In the US, it appears that small numbers of citizens are even aware that BitCoin exists as something that is not purely a digital playground for geeks, E-Sports athletes, and other tech-oriented individuals. Of course, the same trend can be changed and here are some possibilities how this can be achieved.
Issue of Perception
BitCoin is in its most fundamental essence a digital currency. But, when it comes to public perception, the same phenomenon can be experienced differently. What is even more worrying for the BitCoin community, it can be perceived in a myriad of different ways, making any cohesive public image inconsistent. Instead, the same image is fractured into several versions, out of which everyone perceives BTC as something problematic.
These include the notions that BitCoin is unstable, that it is used only by money launderers and criminals and even that it is under the influence of some shady foreign power. These ideas are pushed into the public consciousness through several independent channels, including semi-informed news media and the completely uninformed pop culture like movies and TV shows. In fact, even some positive inputs can be harmful, like the idea that entering into the BTC network means that a person might get incredibly rich overnight.
In this miasma of half-baked information, ordinary people rarely form a positive image of any phenomenon. Today, especially in the US, this is reflected in the fact that people either do not know anything about BitCoin or think it is a scam/crumbling system. The same perception is a disadvantage when these same individuals are offered a chance to try BTC out for themselves, especially because, as with any currency, the initial experience will not be mind-blowing.
For this public opinion to change, a direct and conscious effort needs to be made by the BitCoin community.
Evangelists and Public Spokesmen
Tech evangelists have become a regular occurrence in the IT industry. Even though this term is relatively new, the same profile of the employee (or activist who act on their accord) existed for more than three decades. These individuals are tasked with spreading the world (and their enthusiasm) about some tech possibility to the wider public.
It appears that the BitCoin community needs these people as well. There are plenty of startup founders and venture capital investors who are willing to talk to their peers about the benefits of BTC, but this talk should be brought to the end users as well. This way, the base of the BitCoin network can expand, and the US is an ideal location for this process.
Here, BTC evangelists could focus on groups which would appreciate this cryptocurrencies, like libertarian and off-the-grid communities. Because of the independent nature of BTC, these should be interested in it.

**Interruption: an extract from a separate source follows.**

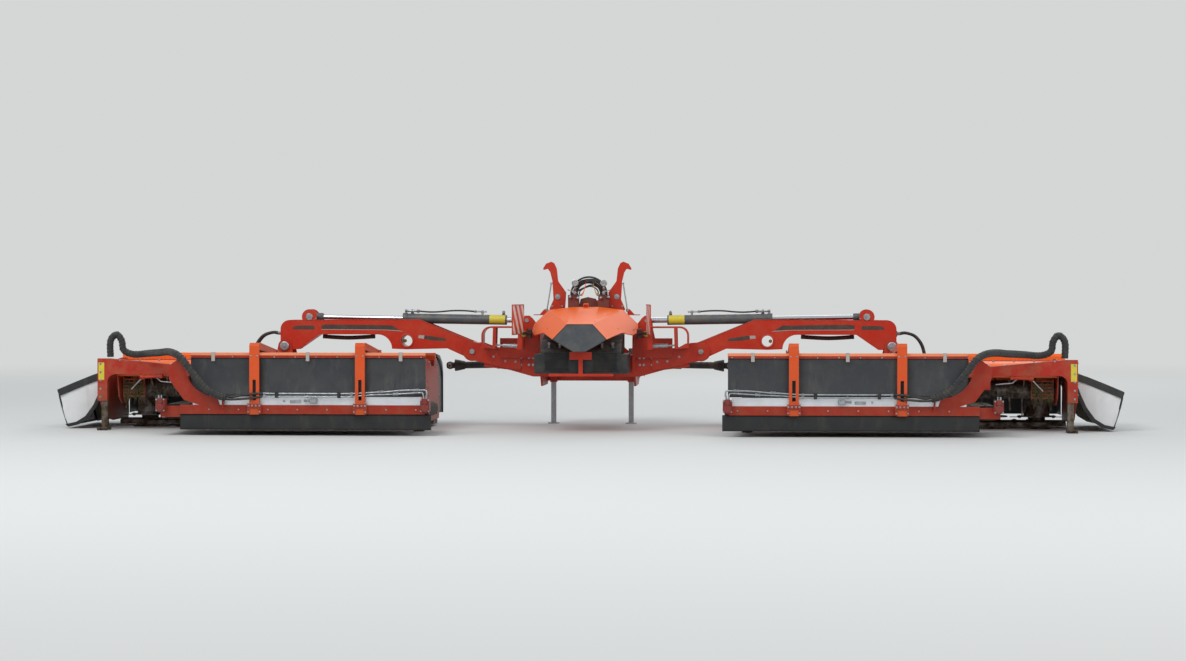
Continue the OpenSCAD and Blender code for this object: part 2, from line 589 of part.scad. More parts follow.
// Transverse frame, hitch tower, fold clevises, cylinder ears and lamp cages
module headstock_frame() color(red) placed() difference() {
    union() {
        for (s = [-1, 1]) mirror([s < 0 ? 1 : 0, 0, 0]) {
            plate_yz(side_x - 20, side_x) difference() {
                cheek_outline();
                translate([shaft_y, shaft_z0 + 30]) circle(r = 115);
            }
            for (y = [arm_y0 - 25, arm_y1 + 5]) plate_xz(y, y + 20) clevis_outline();
            for (y = [arm_y - 50, arm_y + 34]) plate_xz(y, y + 16) polygon([[side_x - 20, 700], [side_x - 20, 960],
                [anchor_x - 50, anchor_z + 20], [anchor_x - 20, anchor_z + 46], [anchor_x + 20, anchor_z + 46],
                [anchor_x + 50, anchor_z + 10], [anchor_x + 60, 960], [700, 715], [700, 700]]);
            plate_yz(hitch_in - hitch_plate, hitch_in) polygon([[640, 420], [640, 640],
                [700, 640], [hitch_y + 40, hitch_z + 50], [hitch_y + 52, hitch_z], [hitch_y + 30, hitch_z - 50],
                [700, 420]]);
            bar_x(hitch_y, hitch_z, hitch_r + 16, hitch_in - hitch_plate - 14, hitch_in + 10);
            for (y = cage_ys) plate_xz(y, y + cage_t) lamp_cage();
            plate_xz(cage_ys[0], cage_ys[1] + cage_t) cage_rim();
            block([side_x - 5, -445, 690], [840, arm_y0 - 20, 880]);
            difference() {
                block([stand_x - 36, stand_y - 36, 420], [stand_x + 36, stand_y + 36, 700]);
                block([stand_x - 25 - fit, stand_y - 25 - fit, 419], [stand_x + 25 + fit, stand_y + 25 + fit, 701]);
            }
            block([stand_x + 30, stand_y - 25, 460], [side_x - 10, stand_y + 25, 660]);
        }
        plate_xz(arm_y0 - 6, arm_y1 + 6) polygon(concat([[-1000, 600]], [[-1000, 715], [1000, 715], [1000, 600],
            [760, 572], [520, 505], [-520, 505], [-760, 572]]));
        plate_xz(640, 690) difference() {
            polygon([[-side_x, 430], [-side_x, 640], [-260, 820], [-110, hitch_z + mast_h + 60],
                [110, hitch_z + mast_h + 60], [260, 820], [side_x, 640], [side_x, 430]]);
            translate([0, stub_z]) circle(r = 130);
        }
        block([-300, -1262, 535], [300, arm_y0, 560]);
        block([-105, -1262, 692], [105, -1230, 765]);
        block([-20, -1262, 556], [20, -1230, 700]);
        block([-280, -400, 1130], [280, -285, 1150]);
        block([-280, -446, 1110], [280, -395, 1145.9]);
        for (x = [-60, 40]) plate_yz(x, x + 20) polygon([[640, 1000], [640, hitch_z + mast_h + 60],
            [hitch_y - 20, hitch_z + mast_h + 45], [hitch_y + 25, hitch_z + mast_h + 25],
            [hitch_y + 30, hitch_z + mast_h - 25], [700, 1000]]);
        for (x = [-280, 260]) plate_yz(x, x + 20) polygon([[-200, 560], [-200, 700], [-380, 1100], [-300, 1150],
            [-120, 1150], [640, 980], [640, 900], [100, 760]]);
    }
    for (s = [-1, 1]) {
        bar_y(s * fold_x, fold_z, fold_r, arm_y0 - 60, arm_y1 + 60);
        bar_y(s * anchor_x, anchor_z, 20, arm_y - 60, arm_y + 60);
        bar_x(hitch_y, hitch_z, hitch_r - 1 + fit, s * hitch_in - 80, s * hitch_in + 80);
    }
    bar_x(hitch_y - 10, hitch_z + mast_h, top_r, -90, 90);
}

// Plate of the fold clevis, seen from behind
module clevis_outline() {
    polygon([[640, 570], [640, 745], [900, 790], [1010, 830], [fold_x, fold_z + 88], [fold_x, fold_z - 88],
        [1000, 640], [800, 590]]);
    translate([fold_x, fold_z]) circle(r = 88);
}

// Rim of the cage round the fold hinge's lock: a flat bar bent over the clevis
module cage_rim() polygon(concat([[600, cage_top]], arc([915, cage_top - cage_r], cage_r, 90, 0, 6),
    [[915 + cage_r, 800], [915 + cage_r - cage_bar, 800]],
    arc([915, cage_top - cage_r], cage_r - cage_bar, 0, 90, 6), [[600, cage_top - cage_bar]]));

// One side of the cage: the rim with two upright ribs under it
module lamp_cage() {
    cage_rim();
    polygon([[860, cage_top - 3], [890, cage_top - 3], [896, 780], [866, 780]]);
    polygon([[604, cage_top - 3], [640, cage_top - 3], [660, 775], [604, 770]]);
    polygon([[915 + cage_r - 34, 830], [915 + cage_r, 830], [915 + cage_r, 790], [880, 780]]);
}

// Free lower hitch pins, fold pins and cylinder pins
module frame_pins() color(steel) placed() {
    for (s = [-1, 1]) {
        mirror([s < 0 ? 1 : 0, 0, 0]) {
            bar_x(hitch_y, hitch_z, hitch_r - 1, hitch_in - hitch_plate - 24, hitch_in + 20);
            bar_x(hitch_y, hitch_z, hitch_r, hitch_in + 10 + fit, hitch_in + 10 + fit + hitch_grip);
        }
        bar_y(s * fold_x, fold_z, fold_r - fit, arm_y0 - 40, arm_y1 + 40);
        bar_y(s * anchor_x, anchor_z, 20 - fit, arm_y - 62, arm_y + 62);
    }
}

// Central gearbox with its splined input stub and two outputs
module center_gearbox() color("#5d2a22") placed() {
    block([-170, arm_y1 + 6 + fit, 505], [170, 230, 790]);
    bar_y(0, stub_z, 90, 220, 420);
    bar_y(0, stub_z, 60, 400, 700);
    bar_y(0, stub_z, stub_r, 690, 780);
    bar_x(shaft_y, shaft_z0, 60, -shaft_x0 + 42, shaft_x0 - 42);
    for (s = [-1, 1]) mirror([s < 0 ? 1 : 0, 0, 0]) for (y = [shaft_y - 47, shaft_y + 39])
        plate_xz(y, y + 8) translate([shaft_x0, shaft_z0]) difference() {
            union() {
                circle(r = 24);
                translate([-60, -24]) square([60, 48]);
            }
            circle(r = 13 + fit);
        }
}

// A sheet made from points and faces, thick along the vector t
module sheet_body(points, faces, t) {
    n = len(points);
    edges = [for (f = faces) for (i = [0 : len(f) - 1]) [f[i], f[(i + 1) % len(f)]]];
    rim = [for (e = edges) if (len([for (g = edges) if (g[0] == e[1] && g[1] == e[0]) 1]) == 0) e];
    polyhedron(concat(points, [for (p = points) p + t]),
        concat(faces, [for (f = faces) [for (i = [len(f) - 1 : -1 : 0]) f[i] + n]],
            [for (e = rim) [e[1], e[0], e[0] + n, e[1] + n]]), convexity = 8);
}

// Faceted hood over the power pack
module center_hood() color(orange) placed() sheet_body(
    [[-360, -440, 1154], [360, -440, 1154], [120, -1380, 1030], [-120, -1380, 1030],
     [-512, -607, 946], [-470, -784, 920], [-372, -964, 946], [-253, -1410, 892],
     [512, -607, 946], [470, -784, 920], [372, -964, 946], [253, -1410, 892],
     [-500, -440, 1020], [500, -440, 1020], [-120, -440, 1184], [120, -440, 1184]],
    [[0, 14, 3], [14, 15, 2], [14, 2, 3], [15, 1, 2],
     [0, 3, 7], [0, 7, 6], [0, 6, 5], [0, 5, 4], [0, 4, 12],
     [1, 11, 2], [1, 10, 11], [1, 9, 10], [1, 8, 9], [1, 13, 8]],
    [0, 0, -7]);

// Dark plate that closes the tail of the hood
module hood_skirt() color(dark) placed() {
    sheet_body([[-120, -1382, 1022], [120, -1382, 1022], [253, -1412, 884], [55, -1440, 770], [-55, -1440, 770],
        [-253, -1412, 884]], [[0, 1, 2], [0, 2, 3], [0, 3, 4], [0, 4, 5]], [0, 10, 0]);
}

// Oil tank with its pump, under the hood
module power_pack() color("#2a2b2d") placed() {
    plate_yz(-380, 380) polygon([[-1228, 560 + fit], [-1228, 770], [-1070, 870], [-540, 960],
        [-540, 640], [-600, 560 + fit]]);
    block([-tank_x, -1228, 560 + fit], [tank_x, -640, 740]);
    for (x = [-300, 300]) plate_yz(x - 40, x + 40) polygon([[-560, 900], [-560, 960], [-500, 960], [-500, 900]]);
}

// One transport hook, seen from behind
module hook_outline() difference() {
    polygon([[219, 1150 + fit], [207, 1324], [286, 1436], [300, 1560], [325, 1612], [354, 1626], [405, 1606],
        [432, 1562], [430, 1545], [385, 1555], [362, 1520], [342, 1436], [331, 1256], [370, 1166], [370, 1150 + fit]]);
    translate([290, 1283]) circle(r = 12);
}

// Two hooks that hold the folded mowers
module transport_hooks() color(red) placed()
    for (s = [-1, 1]) mirror([s < 0 ? 1 : 0, 0, 0]) plate_xz(-265, -235) hook_outline();

// Valve block with two gauges
module hydraulic_controls() color("silver") placed() {
    block([-180, -395, 1150 + fit], [220, -290, 1190]);
    for (x = [-180, 115]) block([x, -395, 1180], [x + 105, -290, 1300]);
    plate_xz(-322, -314) polygon([[-80, 1185], [-60, 1262], [10, 1280], [90, 1262], [120, 1185]]);
    for (x = [-110, 170]) {
        bar_y(x, 1416, 32, -410, -380);
        block([x - 10, -400, 1295], [x + 10, -385, 1390]);
    }
}

// Hose loops between the hooks
module headstock_hoses() color("#1c1d1f") placed()
    for (k = [[150, -330], [120, -350], [175, -310]])
        translate([20, k[1], 1300 + fit]) rotate([90, 0, 0]) rotate_extrude(angle = 180)
            translate([k[0], 0]) circle(r = 9);

// Striped boards beside the hood, bolted flat to the cages and bent out to the rear
module warning_boards() color("white") placed()
    for (s = [-1, 1]) mirror([s < 0 ? 1 : 0, 0, 0]) translate([0, 0, board_z])
        linear_extrude(board_h) polygon([[600 - fit, -600], [600 - fit, -645], [600 + board_out, board_y],
            [600 + board_out - 6, board_y], [594 - fit, -645], [594 - fit, -600]]);

// Telescopic parking stand
module parking_stand() color(steel) {
    block([stand_x - 25, stand_y - 25, 10], [stand_x + 25, stand_y + 25, 760]);
    block([stand_x - 55, stand_y - 50, 0], [stand_x + 55, stand_y + 50, 12]);
}

headstock_frame();
frame_pins();
center_gearbox();
center_hood();
hood_skirt();
power_pack();
transport_hooks();
hydraulic_controls();
headstock_hoses();
warning_boards();
placed(-1) parking_stand();  // left_parking_stand
placed(-1) arm();  // left_arm
placed(-1) lift_cylinder();  // left_lift_cylinder
placed(-1) lift_rod();  // left_lift_rod
placed(-1) arm_hoses();  // left_arm_hoses
placed(-1) drive_shaft();  // left_drive_shaft
placed(-1) mower_frame();  // left_mower_frame
placed(-1) mower_hood();  // left_mower_hood
placed(-1) cutterbar();  // left_cutterbar
placed(-1) conditioner_rotor();  // left_conditioner_rotor
placed(-1) front_guard();  // left_front_guard
placed(-1) side_guard();  // left_side_guard
placed(-1) carrying_arms();  // left_carrying_arms
placed(-1) belt_frame();  // left_belt_frame
placed(-1) belt_loop();  // left_belt_loop
placed(-1) belt_rail();  // left_belt_rail
placed(-1) belt_curtains();  // left_belt_curtains
placed(-1) belt_hoses();  // left_belt_hoses
placed(-1) disc(0);  // left_disc_1
placed(-1) disc(1);  // left_disc_2
placed(-1) disc(2);  // left_disc_3
placed(-1) disc(3);  // left_disc_4
placed(-1) disc(4);  // left_disc_5
placed(-1) disc(5);  // left_disc_6
placed(-1) disc(6);  // left_disc_7
placed(1) parking_stand();  // right_parking_stand
placed(1) arm();  // right_arm
placed(1) lift_cylinder();  // right_lift_cylinder
placed(1) lift_rod();  // right_lift_rod
placed(1) arm_hoses();  // right_arm_hoses
placed(1) drive_shaft();  // right_drive_shaft
placed(1) mower_frame();  // right_mower_frame
placed(1) mower_hood();  // right_mower_hood
placed(1) cutterbar();  // right_cutterbar
placed(1) conditioner_rotor();  // right_conditioner_rotor
placed(1) front_guard();  // right_front_guard
placed(1) side_guard();  // right_side_guard
placed(1) carrying_arms();  // right_carrying_arms
placed(1) belt_frame();  // right_belt_frame
placed(1) belt_loop();  // right_belt_loop
placed(1) belt_rail();  // right_belt_rail
placed(1) belt_curtains();  // right_belt_curtains
placed(1) belt_hoses();  // right_belt_hoses
placed(1) disc(0);  // right_disc_1
placed(1) disc(1);  // right_disc_2
placed(1) disc(2);  // right_disc_3
placed(1) disc(3);  // right_disc_4
placed(1) disc(4);  // right_disc_5
placed(1) disc(5);  // right_disc_6
placed(1) disc(6);  // right_disc_7
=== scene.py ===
import bpy
import bmesh
import math
import random
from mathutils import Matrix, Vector


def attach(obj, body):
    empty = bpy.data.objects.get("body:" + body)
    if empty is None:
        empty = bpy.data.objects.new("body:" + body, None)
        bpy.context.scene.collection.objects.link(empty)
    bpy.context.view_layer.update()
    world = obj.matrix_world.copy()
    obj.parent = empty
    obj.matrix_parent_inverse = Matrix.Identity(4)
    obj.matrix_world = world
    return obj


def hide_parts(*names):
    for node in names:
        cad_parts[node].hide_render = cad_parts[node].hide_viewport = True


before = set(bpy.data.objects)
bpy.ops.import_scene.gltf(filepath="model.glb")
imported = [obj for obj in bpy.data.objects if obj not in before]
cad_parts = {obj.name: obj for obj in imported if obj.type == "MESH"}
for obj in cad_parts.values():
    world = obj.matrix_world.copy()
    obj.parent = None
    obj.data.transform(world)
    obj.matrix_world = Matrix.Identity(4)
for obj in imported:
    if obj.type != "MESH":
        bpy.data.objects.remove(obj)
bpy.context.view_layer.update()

# Camera.
# A long lens stands about 24 m behind the machine and 1.35 m above the ground. It looks a
# little to the left and down, as the photograph does.
left_turn, down_tilt = math.radians(3.5), math.radians(0.875)
photo_lens = bpy.data.cameras.new("photo_lens")
photo_lens.lens = 80.4
photo_lens.sensor_width = 36.0
photo_lens.clip_end = 200.0
camera = bpy.data.objects.new("camera", photo_lens)
camera.location = (1.639, -25.56, 1.348)
look = Vector((-math.sin(left_turn), math.cos(left_turn), -math.tan(down_tilt)))
camera.rotation_euler = look.to_track_quat("-Z", "Y").to_euler()
bpy.context.scene.collection.objects.link(camera)
bpy.context.scene.camera = camera

# Hydraulic hoses.
# Two-braid rubber hoses. Eight loops rise from the valve blocks between the hooks, one bundle is
# clipped below each arm's arch, and three hoses bow over the arm's outer end to the mower.
SIDES = (("left", -1), ("right", 1))
disc_line = 0.576                       # metres from the origin ahead to the unit frame's Y = 0
arm_y = -300                            # the arm's middle plane in the unit frame
end_hose_ys = (arm_y - 34, arm_y, arm_y + 34)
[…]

On the other hand, public spokesmen would also help a lot in growing new user engagement. These could include anyone who is already in the public area, including celebrities from all walks of life. While this might seem a bit populistic, the fact remains that these people speak very effectively to the younger individuals. A 21-year-old today could be ready to open their first digital wallet in less than a year if their favorite pop star starts to sell concert tickets at half price using BTC.

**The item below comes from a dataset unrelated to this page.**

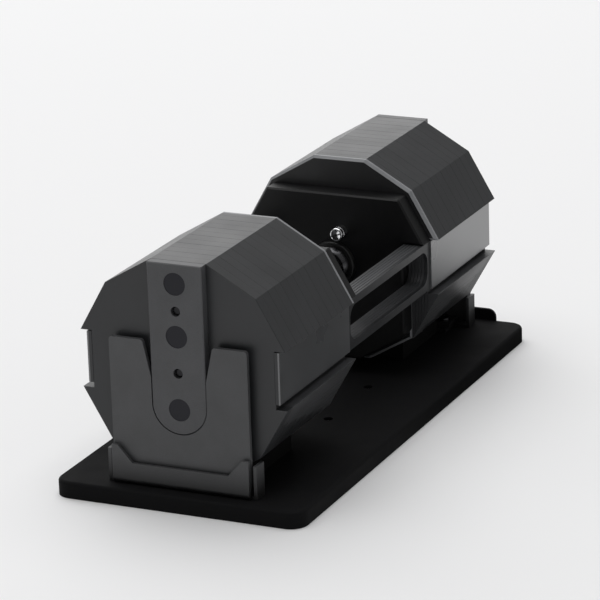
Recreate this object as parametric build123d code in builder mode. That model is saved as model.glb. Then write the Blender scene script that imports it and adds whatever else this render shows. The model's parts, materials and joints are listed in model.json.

A Clear and Relevant Message
The communicators of any message can be only as effective as the message itself. That is why the message spread by the evangelists and spokespersons needs to be well crafted for the different demographic groups.
For example, telling the right demographics that betting online using BitCoin is more effective, simpler and safer than using traditional means could be enough for them to open a digital wallet. Others should receive a different message, but everyone should be told something about BTC that is relevant to their wants and needs.
In general, members of the public do not need to hear details about how blockchain system operates and why they are groundbreaking. Most individuals hardly understand the traditional banking system and BitCoin is notorious for confusing even their current users.
Here, BitCoin pitch to the general public should be similar to car salesmen: some people might care how a fuel injection system works, but everyone wants to know how many miles per tank the vehicle can give them.
With a proper message crafted in an appropriate manner, a lot of individuals in the US could start to wonder about getting their BTC digital wallet.
A Need for the BTC Community to Act
Nothing that was previously mentioned will come spontaneously. Instead, they have to be crafted by a marketing team or several teams, from the initial plan all the way to the evaluation of the results. This will neither be cheap nor fast. Like when it comes to the block size issue, the community needs to act together on this.
Firstly, a combined fund should be formed, and an oversight board set up to run it. The money should be then used to hire a marketing company and set the targets. From there, the gears of promotion should start to turn slowly and bring in new BitCoin users in the US.
The same approach and overall system (even an improved version of it) could be then used in other countries around the world. This way, the base of end users could grow and the network gain in strength, along with a steadily improving public image that should end up adding even more users. But for any of this to happen, the BitCoin community needs to act together and as soon as it can.